- _Goal_
In the listing below, locate the lines bearing the word "before". Copy every one of them.

- _Supplied material_
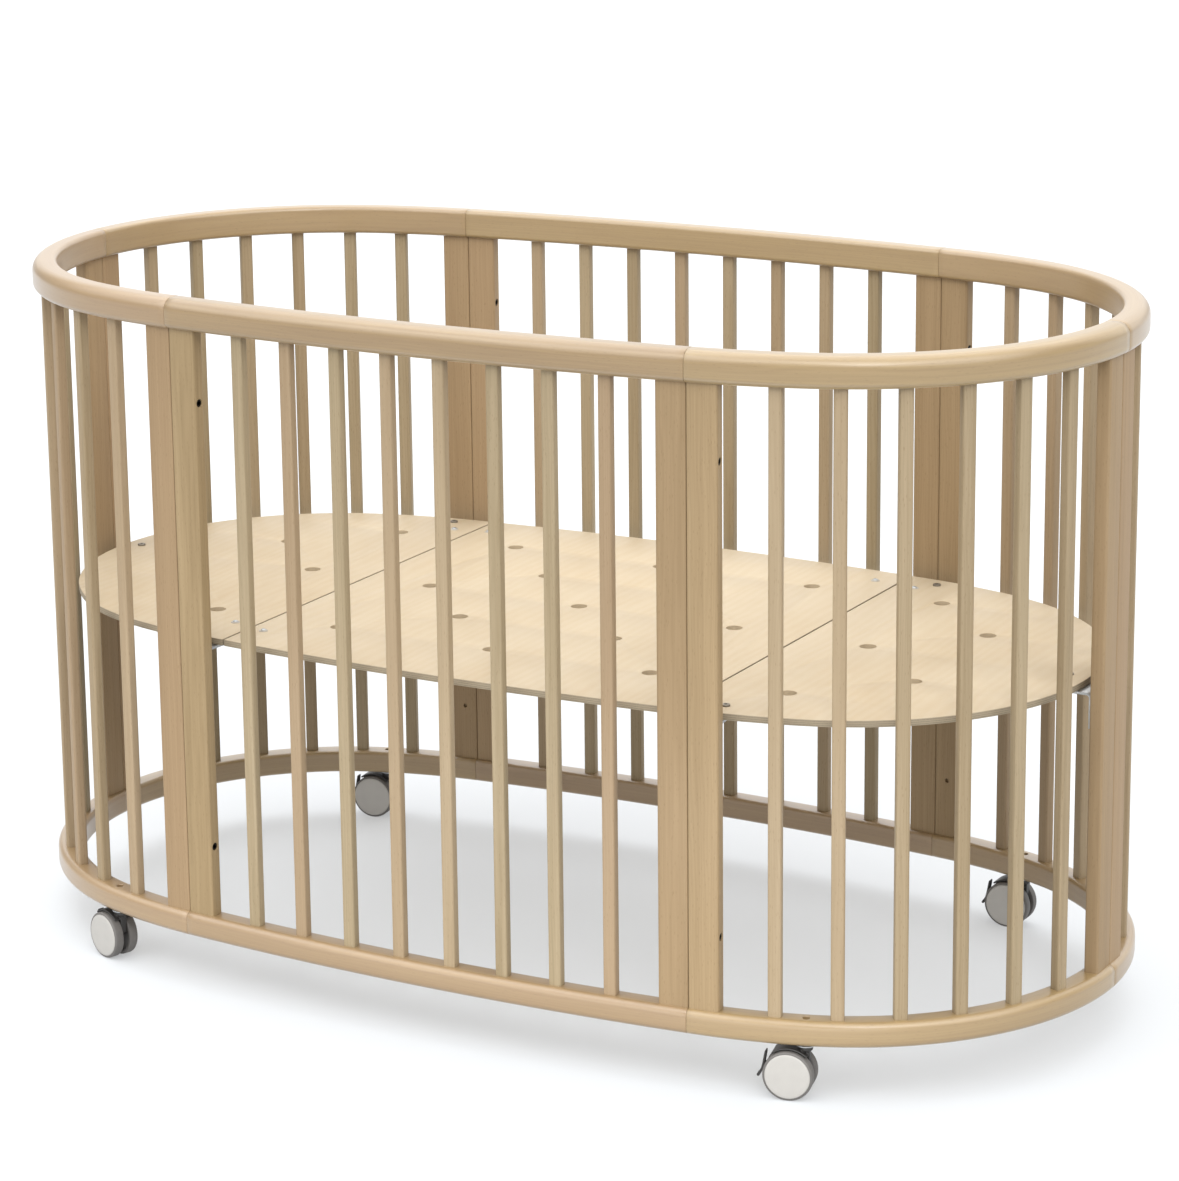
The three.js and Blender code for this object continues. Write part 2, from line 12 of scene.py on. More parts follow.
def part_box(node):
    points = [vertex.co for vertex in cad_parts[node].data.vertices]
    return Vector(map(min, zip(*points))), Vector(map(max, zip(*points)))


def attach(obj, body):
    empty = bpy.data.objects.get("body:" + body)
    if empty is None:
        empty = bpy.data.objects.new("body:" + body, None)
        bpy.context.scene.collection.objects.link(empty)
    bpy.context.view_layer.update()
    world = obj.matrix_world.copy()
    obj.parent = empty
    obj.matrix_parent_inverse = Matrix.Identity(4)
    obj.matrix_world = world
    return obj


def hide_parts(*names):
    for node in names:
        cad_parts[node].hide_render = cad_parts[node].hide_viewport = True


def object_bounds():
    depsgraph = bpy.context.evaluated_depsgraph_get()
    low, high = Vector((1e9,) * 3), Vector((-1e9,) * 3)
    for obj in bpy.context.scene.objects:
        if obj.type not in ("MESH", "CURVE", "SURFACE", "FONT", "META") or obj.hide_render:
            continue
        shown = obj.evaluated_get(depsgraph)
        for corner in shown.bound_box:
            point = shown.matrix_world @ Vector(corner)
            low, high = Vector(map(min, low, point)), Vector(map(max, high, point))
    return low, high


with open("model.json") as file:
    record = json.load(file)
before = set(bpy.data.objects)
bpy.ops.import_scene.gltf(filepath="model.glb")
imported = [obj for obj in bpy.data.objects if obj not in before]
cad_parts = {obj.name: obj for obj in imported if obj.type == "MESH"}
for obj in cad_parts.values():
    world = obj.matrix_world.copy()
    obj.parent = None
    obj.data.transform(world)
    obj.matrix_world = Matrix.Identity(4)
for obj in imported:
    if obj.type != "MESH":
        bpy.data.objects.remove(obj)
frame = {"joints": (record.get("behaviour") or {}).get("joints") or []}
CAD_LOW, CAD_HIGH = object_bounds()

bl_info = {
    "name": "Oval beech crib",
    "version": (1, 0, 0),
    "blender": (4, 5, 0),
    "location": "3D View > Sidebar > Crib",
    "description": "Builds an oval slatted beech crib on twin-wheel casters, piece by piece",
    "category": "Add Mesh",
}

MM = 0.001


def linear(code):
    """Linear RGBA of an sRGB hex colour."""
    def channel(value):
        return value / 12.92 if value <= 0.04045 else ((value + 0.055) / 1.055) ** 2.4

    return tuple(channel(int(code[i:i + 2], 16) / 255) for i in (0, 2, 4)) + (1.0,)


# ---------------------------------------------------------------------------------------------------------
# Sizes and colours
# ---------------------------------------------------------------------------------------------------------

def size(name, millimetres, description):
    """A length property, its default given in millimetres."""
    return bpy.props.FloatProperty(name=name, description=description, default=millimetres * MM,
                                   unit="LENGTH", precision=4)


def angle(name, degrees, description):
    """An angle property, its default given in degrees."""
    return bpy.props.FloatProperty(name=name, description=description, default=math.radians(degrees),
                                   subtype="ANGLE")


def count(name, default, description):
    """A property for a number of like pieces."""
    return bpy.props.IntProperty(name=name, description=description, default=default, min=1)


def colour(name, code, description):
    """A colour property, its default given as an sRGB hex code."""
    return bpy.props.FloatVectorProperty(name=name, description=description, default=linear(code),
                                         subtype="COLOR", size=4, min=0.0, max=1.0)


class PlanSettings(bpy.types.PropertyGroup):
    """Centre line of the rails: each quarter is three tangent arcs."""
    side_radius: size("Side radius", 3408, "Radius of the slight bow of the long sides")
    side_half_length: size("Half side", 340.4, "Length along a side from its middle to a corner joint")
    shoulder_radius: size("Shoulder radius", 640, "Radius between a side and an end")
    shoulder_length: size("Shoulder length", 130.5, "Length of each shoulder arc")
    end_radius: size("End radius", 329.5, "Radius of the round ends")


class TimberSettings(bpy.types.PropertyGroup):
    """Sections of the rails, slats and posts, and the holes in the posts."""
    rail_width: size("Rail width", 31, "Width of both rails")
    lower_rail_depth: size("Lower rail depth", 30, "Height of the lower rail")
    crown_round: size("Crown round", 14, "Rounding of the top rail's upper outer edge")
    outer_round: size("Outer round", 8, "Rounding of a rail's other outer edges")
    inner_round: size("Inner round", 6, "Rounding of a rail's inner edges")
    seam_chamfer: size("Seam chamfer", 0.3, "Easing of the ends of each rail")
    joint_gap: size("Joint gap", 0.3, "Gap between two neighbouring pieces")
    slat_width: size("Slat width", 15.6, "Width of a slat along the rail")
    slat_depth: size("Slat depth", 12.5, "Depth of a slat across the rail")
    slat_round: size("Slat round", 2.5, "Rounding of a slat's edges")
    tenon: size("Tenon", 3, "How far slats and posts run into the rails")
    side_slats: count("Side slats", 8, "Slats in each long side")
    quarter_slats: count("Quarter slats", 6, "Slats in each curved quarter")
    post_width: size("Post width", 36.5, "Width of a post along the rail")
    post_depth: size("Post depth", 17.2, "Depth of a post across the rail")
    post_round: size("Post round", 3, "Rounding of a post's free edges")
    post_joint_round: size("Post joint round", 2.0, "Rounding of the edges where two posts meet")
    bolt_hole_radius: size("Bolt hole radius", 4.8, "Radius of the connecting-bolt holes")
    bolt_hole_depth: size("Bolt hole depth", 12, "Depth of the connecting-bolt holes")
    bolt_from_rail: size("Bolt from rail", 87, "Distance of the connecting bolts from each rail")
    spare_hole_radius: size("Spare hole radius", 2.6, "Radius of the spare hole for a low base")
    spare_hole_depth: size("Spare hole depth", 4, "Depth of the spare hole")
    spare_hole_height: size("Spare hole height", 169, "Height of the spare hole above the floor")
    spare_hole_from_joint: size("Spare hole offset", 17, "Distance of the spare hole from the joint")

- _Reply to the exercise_
before = set(bpy.data.objects)
imported = [obj for obj in bpy.data.objects if obj not in before]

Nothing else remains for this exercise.